Ia menilai, redenominasi bisa terwujud bila fondasi ekonomi nasional kokoh, dan stabilitas politik serta keamanan terjaga. Tanpa itu, kebijakan tersebut justru berisiko menimbulkan keguncangan baru di sektor keuangan dan psikologis masyarakat.

“Redenominasi memerlukan kondisi pertumbuhan ekonomi yang stabil di atas 5 persen, inflasi rendah, dan stabilitas politik yang kuat.

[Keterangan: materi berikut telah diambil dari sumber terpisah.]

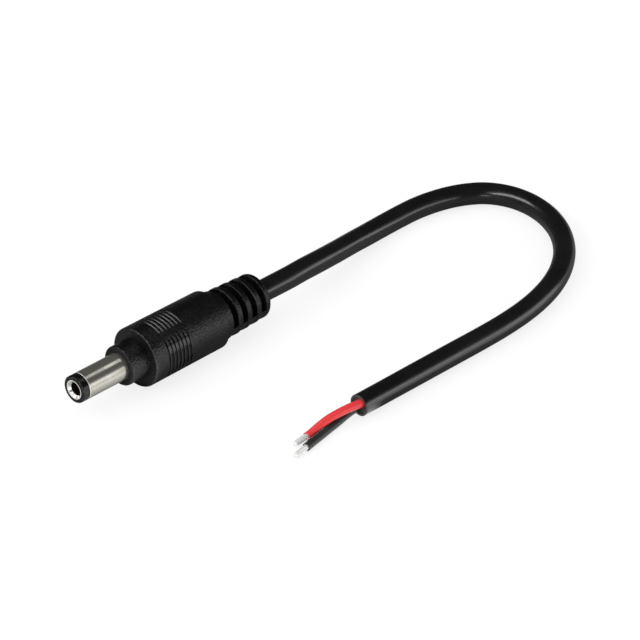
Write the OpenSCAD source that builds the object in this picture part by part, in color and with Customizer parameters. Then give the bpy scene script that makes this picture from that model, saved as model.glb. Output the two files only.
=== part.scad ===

Kalau belum tercapai, jangan dipaksakan,” tegas politisi Golkar itu.

Redenominasi, katanya, juga bisa berjalan jika ada keberanian politik dari pemerintah untuk mengambil keputusan besar yang melibatkan banyak lembaga, mulai dari Bank Indonesia, Otoritas Jasa Keuangan (OJK), Lembaga Penjamin Simpanan (LPS), hingga kementerian keuangan.

Stabilitas Jadi Kunci

Misbakhun juga menyampaikan, meski kondisi ekonomi Indonesia sekarang ini relatif stabil, dengan inflasi rendah dan pertumbuhan di atas 5 persen, namun hal itu belum cukup bagi BI untuk menerapkan redenominasi.

Menurutnya, stabilitas politik dan keamanan harus terjaga agar tidak ada gangguan ketika masa transisi penerapan redenominasi.

“Sekarang memang kita sudah lebih stabil. Tapi stabilitas itu harus terjaga. Apalagi, Pak Prabowo menargetkan pertumbuhan menuju 8 persen. Kombinasi kebijakan fiskal dan moneter harus terjaga secara konsisten,” katanya.

Gubernur Bank Indonesia, Perry Warjiyo, menyampaikan, pihaknya saat ini lebih memilih untuk fokus bagaimana menjaga stabilitas ekonomi ketimbang menyiapkan penerapan redenominasi.

“Fokus kami menjaga stabilitas ekonomi, mendorong pertumbuhan ekonomi, itu fokusnya adalah seperti itu,” ujar Perry dalam Rapat Kerja dengan Komisi XI DPR, di Kompleks Parlemen, Jakarta, Rabu (12/11/2025).

Menurutnya, meskipun dengan adanya PMK 70/2025 menjadikan pembahasan tentang redenominasi kembali berjalan, namun BI tetap memprioritaskan untuk mengatasi persoalan ekonomi.

Karena itu, ungkap Perry, belum ada rencana BI untuk segera menyiapkan pelaksanaan redenominasi.

Kajian dan Timing

Di sisi lain, Misbakhun menyampaikan, rencana penerapan redenominasi memerlukan kajian menyeluruh yang melibatkan pakar ekonomi, intelijen, dan lembaga keuangan untuk menilai dampak riilnya terhadap sektor moneter maupun industri riil.

“Siap atau tidak siap itu harus dibuktikan lewat kajian mendalam. Kita tidak bisa hanya pakai data makro. Harus ada analisis komprehensif sebelum melangkah,” ujarnya.

Misbakhun pun mengingatkan pemerintah untuk tidak menjadikan rencana redenominasi sekadar simbol pencitraan ekonomi.

“Prosesnya harus matang, termasuk sosialisasi agar masyarakat tidak panik,” katanya.

Perry juga menyampaikan, rencana penerapan redenominasi memerlukan persiapan dan pembahasan yang lama dan mendalam, serta waktu yang pas.

“Redenominasi memerlukan timing dan persiapan yang lebih lama,” paparnya.